Reading the comments, I feel obliged to add another comment. Such negativity! The government needs us more than they know. We can ignore them more than you think. Just go about your business and have a good life. Do not oppose them if we cannot vote them out. Leave them with the problem of providing bread and circuses for their new serfs. We are not serfs. Let them deal with other countries. Unfortunately we cannot even count on them to defend us from the lawless, or even let us defend ourselves, and must act prudently. But they cannot control our minds and hearts, or prevent us from living our lives in a meaningful manner. Government is not the be-all and end-all of our existence, although it was nice when I felt patriotic. Maybe we'll get our Country back...
You don't have to hold as I do that Donald Trump is a genius. These people are dumb. And arroigant.
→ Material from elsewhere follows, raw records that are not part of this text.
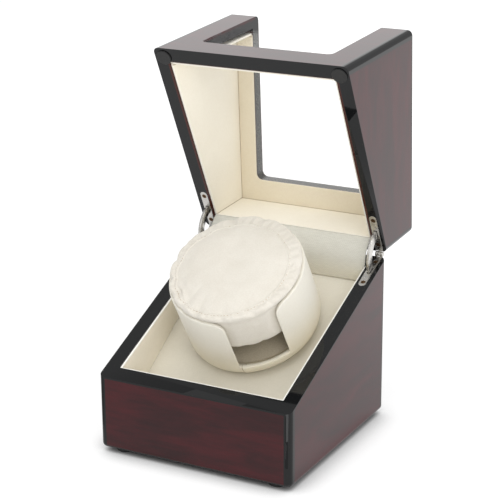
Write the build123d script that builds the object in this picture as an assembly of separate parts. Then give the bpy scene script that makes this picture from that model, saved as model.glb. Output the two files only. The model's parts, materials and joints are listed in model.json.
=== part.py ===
"""Single watch winder: a lacquered case with a sloping rim, a lid with a wrap-round
window on a pair of quadrant hinges, and a leaning drum that a geared motor turns by a belt.

Lengths are in millimetres and angles in degrees. +Z is up, the case faces -Y and the feet
stand on z = 0. Each piece is drawn where it lies with the lid open, which is the rest pose.
"""
import os
from math import asin, atan2, cos, degrees, radians, sin, tan

from build123d import *

# Case
case_width = 126.4
case_depth = 129.4
case_height = 142.4
rim_front_height = 45.4
rim_back_height = 99.4
wall = 9.0
back_wall = 8.7
top_wall = 9.9
bottom_board = 5.0
corner_radius = 3.6
underside_radius = 3.0
joint_gap = 0.1

# Linings, and the woven strip over the gap at the hinges
lining = 1.3
lining_setback = 0.5
strip_thickness = 0.5
strip_side_gap = 0.3
strip_rise = 2.0
strip_end_gap = 0.15

# Lid
lid_open_angle = 86.9
rim_gap = 1.2
bumper_diameter = 9.5
bumper_thickness = 1.0
bumper_inset = 6.1
window_width = 86.0
window_bottom = 68.7
window_back_margin = 23.0
window_corner = 4.0
window_lining_lip = 1.0
pane_thickness = 2.0
pane_overlap = 4.0
pane_bend_radius = 1.2

# Feet, bottom board and battens
foot_height = 2.5
foot_diameter = 9.5
foot_side_inset = 12.3
foot_end_inset = 8.2
foot_edge_radius = 0.6
batten = 8.0
board_batten_length = 70.0
panel_batten_length = 85.0
batten_back_gap = 6.5
board_screw_inset = 6.0
board_screw_head = 2.8
board_screw_shank = 1.4
board_screw_length = 11.0

# Hinges
leaf_width = 4.8
leaf_length = 28.0
leaf_thickness = 1.0
barrel_radius = 1.6
barrel_overhang = 1.9
barrel_width = 4.8
knuckle_gap = 0.2
pin_radius = 0.75
hinge_inset = 5.0
hinge_screw_far = 24.5
hinge_screw_near = 5.0
hinge_screw_head = 1.5
hinge_screw_shank = 0.7
hinge_screw_long = 8.0
hinge_screw_short = 5.0
stay_radius = 15.5
stay_width = 5.0
stay_thickness = 1.6
stay_stop_angle = 10.8
stay_end_angle = 3.6
stay_pin_radius = 1.0
stay_pin_length = 3.4
stay_share = 0.25
stay_clearance = 0.35
stay_pocket_end = 2.0

# Rotor panel: the leaning board in front of which the drum turns
panel_tilt = 32.0
panel_axis_from_back = 48.3
panel_axis_height = 61.2
panel_thickness = 5.0
panel_hole_radius = 9.0

# Drum
drum_radius = 42.0
drum_wall = 3.3
drum_floor = 4.0
drum_rim = 50.0
drum_gap = 1.5
drum_bottom_radius = 8.0
drum_inner_radius = 4.0
drum_rim_radius = 1.5
notch_width = 31.0
notch_sill = 11.0
notch_angle = 35.0
notch_corner = 7.0
floor_pad = 1.5
floor_pad_inset = 4.5

# Cushion
cushion_bottom = 24.0
cushion_crown = 58.6
cushion_shoulder = 40.2
cushion_seam = 34.0
cushion_side_gap = 0.6
cushion_seam_drop = 3.2
cushion_waist_drop = 0.5

# Rotor shaft and its bearing
hub_flange_radius = 15.0
hub_flange = 2.0
hub_sleeve_radius = 6.5
hub_screw_circle = 10.5
hub_screw_head = 2.4
hub_screw_shank = 1.2
hub_screw_length = 3.4
shaft_radius = 3.0
press_gap = 0.02
running_gap = 0.05
end_gap = 0.3
bush_radius = 5.0
bush_flange_radius = 7.0
bush_flange = 1.4

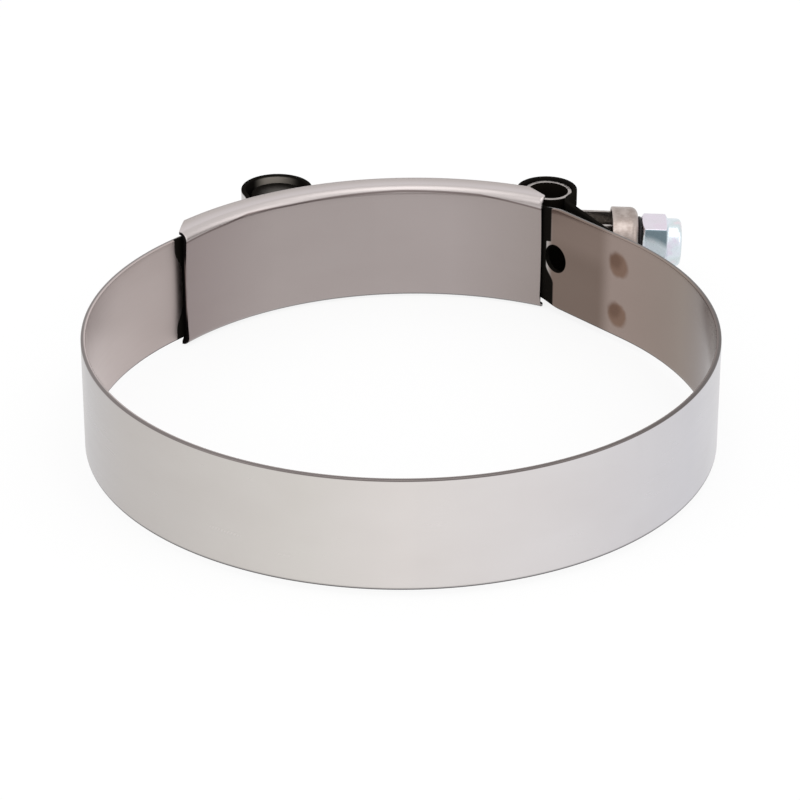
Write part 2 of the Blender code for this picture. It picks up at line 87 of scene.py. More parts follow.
class Finish:
    # A material: the settings of its Principled shader, and methods that build what drives it
    def __init__(self, name, **fixed):
        self.material = bpy.data.materials.new(name)
        self.material.use_nodes = True
        self.tree = self.material.node_tree
        self.shader = self.tree.nodes["Principled BSDF"]
        self.set(**fixed)

    def plug(self, socket, value):
        if isinstance(value, Number):
            self.tree.links.new(value.socket, socket)
        elif isinstance(value, (tuple, list)) and socket.type == "RGBA":
            socket.default_value = (*value[:3], 1.0)
        else:
            socket.default_value = value

    def add(self, kind, settings=None, sockets=None, out=0):
        node = self.tree.nodes.new(kind)
        for key, value in (settings or {}).items():
            if key == "stops":  # (place, colour) pairs of a colour ramp
                while len(node.color_ramp.elements) < len(value):
                    node.color_ramp.elements.new(0.5)
                for element, (place, colour) in zip(node.color_ramp.elements, value):
                    element.position = place
                    element.color = (*colour, 1.0)
            else:
                setattr(node, key, value)
        for key, value in (sockets or {}).items():
            self.plug(node.inputs[key], value)
        return Number(self, node.outputs[out])

    def point(self):
        return self.add("ShaderNodeTexCoord", out=3)

    def attribute(self, name):
        return self.add("ShaderNodeAttribute", {"attribute_name": name}, out=1)

    def parts(self, vector):
        node = self.add("ShaderNodeSeparateXYZ", None, {0: vector}).socket.node
        return [Number(self, output) for output in node.outputs]

    def joined(self, x, y, z):
        return self.add("ShaderNodeCombineXYZ", None, {0: x, 1: y, 2: z})

    def distance(self, vector, place):
        return self.add("ShaderNodeVectorMath", {"operation": "DISTANCE"}, {0: vector, 1: place}, out=1)

    def noise(self, vector, detail=2.0, roughness=0.5, scale=1.0):
        return self.add("ShaderNodeTexNoise", None,
                        {"Vector": vector, "Scale": scale, "Detail": detail, "Roughness": roughness})

    def fade(self, value, start, end, low=0.0, high=1.0):
        # low before start, high past end, and a smooth step between them
        return self.add("ShaderNodeMapRange", {"interpolation_type": "SMOOTHSTEP"},
                        {0: value, 1: start, 2: end, 3: low, 4: high})

    def ramp(self, value, stops):
        # the colour at each of the stops' places, with straight blends between them
        first, last = stops[0][0], stops[-1][0]
        places = [((place - first) / (last - first), colour) for place, colour in stops]
        return self.add("ShaderNodeValToRGB", {"stops": places}, {0: (value - first) / (last - first)})

    def blend(self, amount, first, second):
        return self.add("ShaderNodeMix", {"data_type": "RGBA"}, {0: amount, 6: first, 7: second}, out=2)

    def tinted(self, colour, amount, tint):
        return self.add("ShaderNodeMix", {"data_type": "RGBA", "blend_type": "MULTIPLY"},
                        {0: amount, 6: colour, 7: tint}, out=2)

    def bump(self, height, depth):
        # depth is in metres, for a height from 0 to 1
        return self.add("ShaderNodeBump", None, {"Strength": 1.0, "Distance": depth, "Height": height})

    def paintedShadeFilm(self, amount, colour):
        # painted shade: a matt film over the metal, black or of the colour given, as thick as amount
        paintedFilm, mix = (self.tree.nodes.new("ShaderNode" + kind) for kind in ("BsdfDiffuse", "MixShader"))
        self.plug(paintedFilm.inputs["Color"], colour)
        self.plug(mix.inputs[0], amount)
        wire(self.tree, (self.shader.outputs[0], mix.inputs[1]), (paintedFilm.outputs[0], mix.inputs[2]),
             (mix.outputs[0], self.tree.nodes["Material Output"].inputs[0]))

    def set(self, **driven):
        for key, value in driven.items():
            self.plug(self.shader.inputs[key.replace("_", " ")], value)
        return self.material


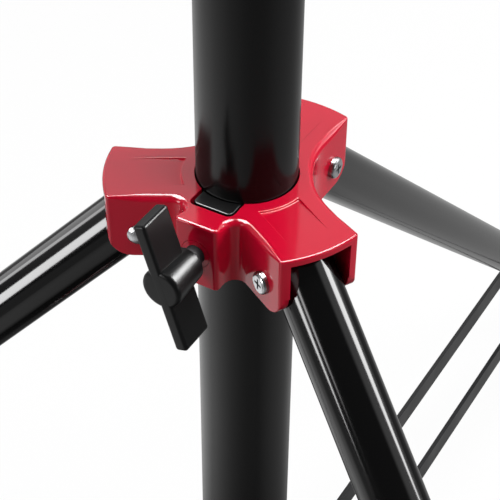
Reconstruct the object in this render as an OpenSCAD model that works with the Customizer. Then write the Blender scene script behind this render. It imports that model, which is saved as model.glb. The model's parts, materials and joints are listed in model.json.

"Never interfere with your enemy when he is making a mistake." Napoleon said that. Trump believes you should help them.
The indictment is election interference? It's an attempt to derail Trump's comeback effort in 2024? What if it turns out to be the 'tiger trap' Trump is looking for?
Everybody is looking at every detail to "save" Trump, unless they want to bury him. How come Trump is not cooperating with his lawyers, and shooting off his mouth making remarks not appropriate to his defense?
Maybe Trump understands the important thing is in the appearance, just how legitimate are the actions of a government something like half of the citizens already view as illegitimate. A 'win' might prove to be like Pearl Harbor for the Japanese, and make our government a GINO in our eyes and those of the world, a Government in Name Only that nobody would respect, and would get compliance from others only when unavoidable.